━━━━━ Excerpted data

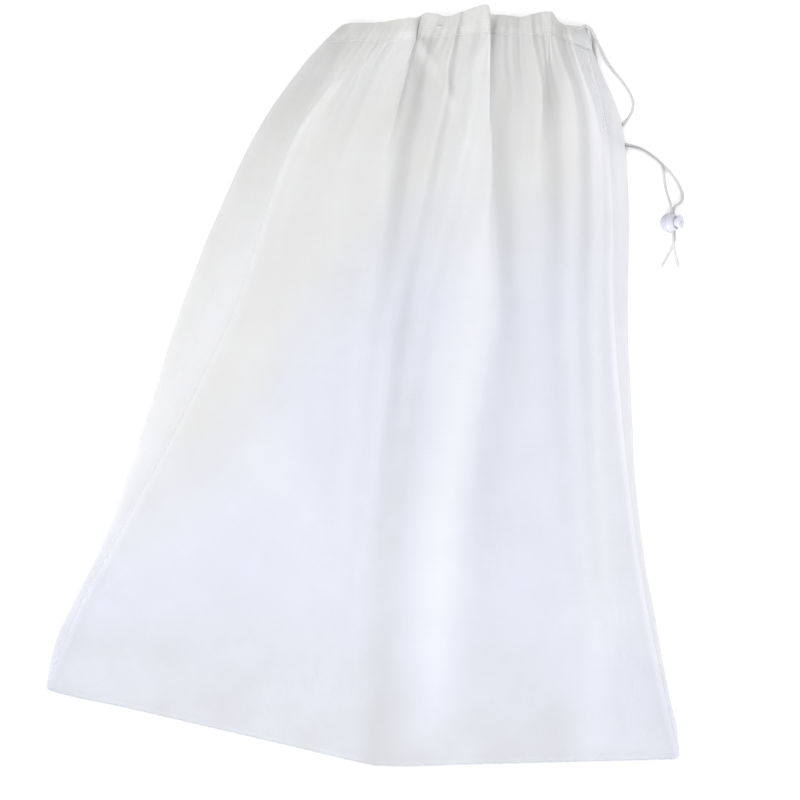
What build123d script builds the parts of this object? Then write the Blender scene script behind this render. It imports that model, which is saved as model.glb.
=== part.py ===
"""Extra large fine-mesh drawstring produce bag, lying on a table with its mouth drawn in.

Frame: the bag lies on the plane z = 0, +Y runs from the bottom hem to the mouth, +X to the right
and +Z up. The origin is under the middle of the bag. All sizes are in millimetres.
"""
import os
from math import cos, degrees, hypot, pi, radians, sin, tan

from build123d import *

# The cloth bag
flat_width = 559.0          # side seam to side seam, laid flat
bag_length = 660.0          # bottom hem to the top of the casing
mouth_width = 223.0         # drawn-in mouth, seam to seam
mouth_shift = 63.0          # how far the mouth's middle lies to the right of the hem's middle
left_corner_rise = 52.0     # bottom left corner above the hem's lowest point
right_corner_rise = 19.5    # bottom right corner above it
hem_bend_x = 16.0           # where the hem hangs lowest
cloth = 1.0                 # mesh panel, as a solid that stands in for the thin knit
seam_allowance = 9.0        # turned-in edge of both panels along each seam
seam_level = 7.0            # underside of the seams above the table
mouth_height = 31.0         # top of the open mouth above the table
crown_height = 42.0         # highest part of the upper panel
crown_reach = 180.0         # where the crown starts to slope down towards the mouth
shoulder_share = 0.19       # first slope of the upper panel, as a share of the half width
crown_share = 0.42          # second slope
shoulder_hem = 44.0         # the same two slopes, measured up from the hem
crown_hem = 118.0
floor_inset = 45.0          # how far in from the seams the lower panel comes down to the table
edge_rows = 6               # points along each side of an outline

# Sideways run of each side edge, as shares that go with the height, its square and its 8th power
left_bow = (0.79, 0.0, 0.21)
right_bow = (1.61, -0.98, 0.37)

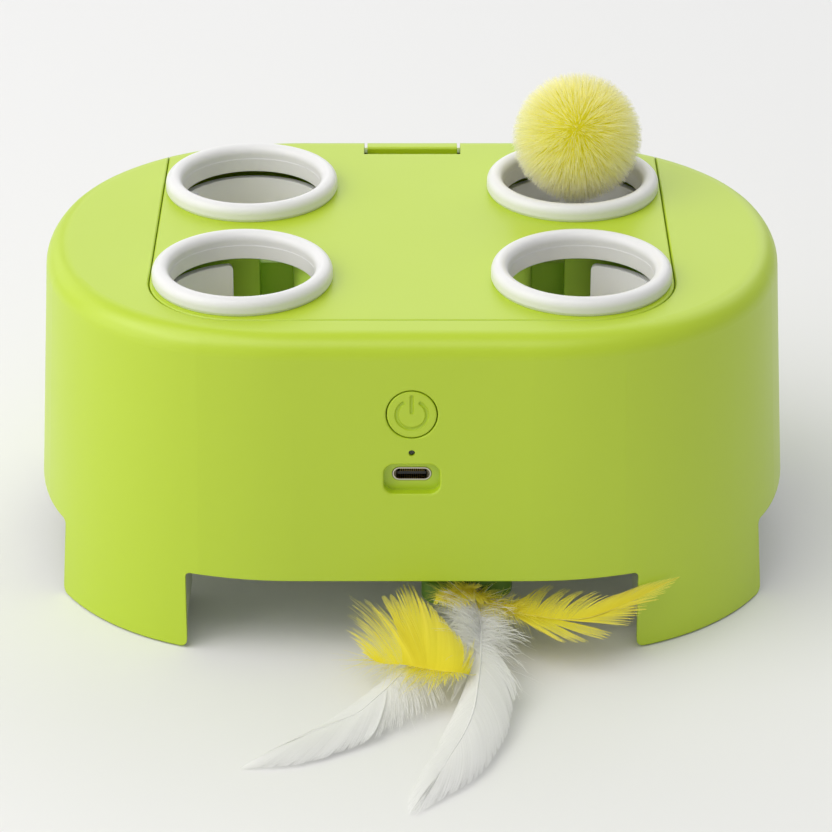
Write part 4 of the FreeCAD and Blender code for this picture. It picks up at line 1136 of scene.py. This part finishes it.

━━━━━━━━━━

**What you should do:** Exactly reproduce every line found in the records.

**Task output:**
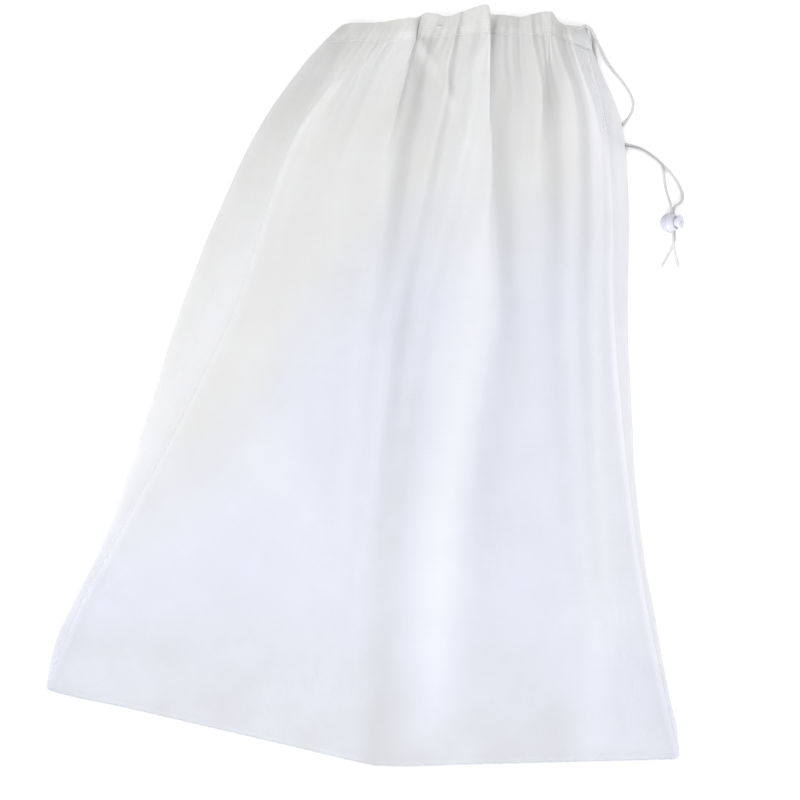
What build123d script builds the parts of this object? Then write the Blender scene script behind this render. It imports that model, which is saved as model.glb.
=== part.py ===
"""Extra large fine-mesh drawstring produce bag, lying on a table with its mouth drawn in.

Frame: the bag lies on the plane z = 0, +Y runs from the bottom hem to the mouth, +X to the right
and +Z up. The origin is under the middle of the bag. All sizes are in millimetres.
"""
import os
from math import cos, degrees, hypot, pi, radians, sin, tan

from build123d import *

# The cloth bag
flat_width = 559.0          # side seam to side seam, laid flat
bag_length = 660.0          # bottom hem to the top of the casing
mouth_width = 223.0         # drawn-in mouth, seam to seam
mouth_shift = 63.0          # how far the mouth's middle lies to the right of the hem's middle
left_corner_rise = 52.0     # bottom left corner above the hem's lowest point
right_corner_rise = 19.5    # bottom right corner above it
hem_bend_x = 16.0           # where the hem hangs lowest
cloth = 1.0                 # mesh panel, as a solid that stands in for the thin knit
seam_allowance = 9.0        # turned-in edge of both panels along each seam
seam_level = 7.0            # underside of the seams above the table
mouth_height = 31.0         # top of the open mouth above the table
crown_height = 42.0         # highest part of the upper panel
crown_reach = 180.0         # where the crown starts to slope down towards the mouth
shoulder_share = 0.19       # first slope of the upper panel, as a share of the half width
crown_share = 0.42          # second slope
shoulder_hem = 44.0         # the same two slopes, measured up from the hem
crown_hem = 118.0
floor_inset = 45.0          # how far in from the seams the lower panel comes down to the table
edge_rows = 6               # points along each side of an outline

# Sideways run of each side edge, as shares that go with the height, its square and its 8th power
left_bow = (0.79, 0.0, 0.21)
right_bow = (1.61, -0.98, 0.37)

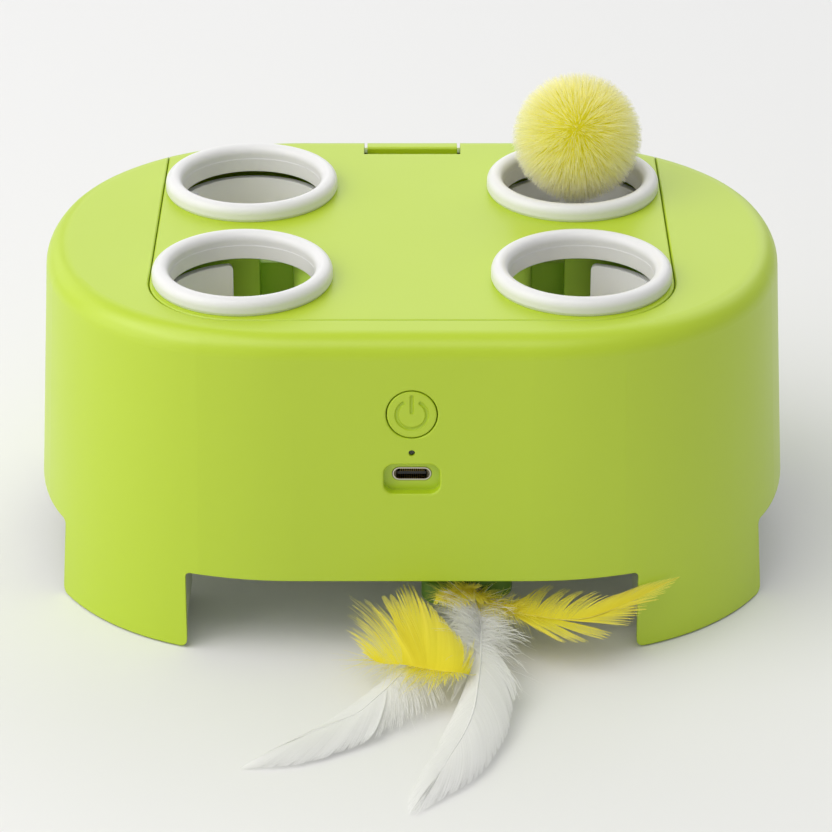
Write part 4 of the FreeCAD and Blender code for this picture. It picks up at line 1136 of scene.py. This part finishes it.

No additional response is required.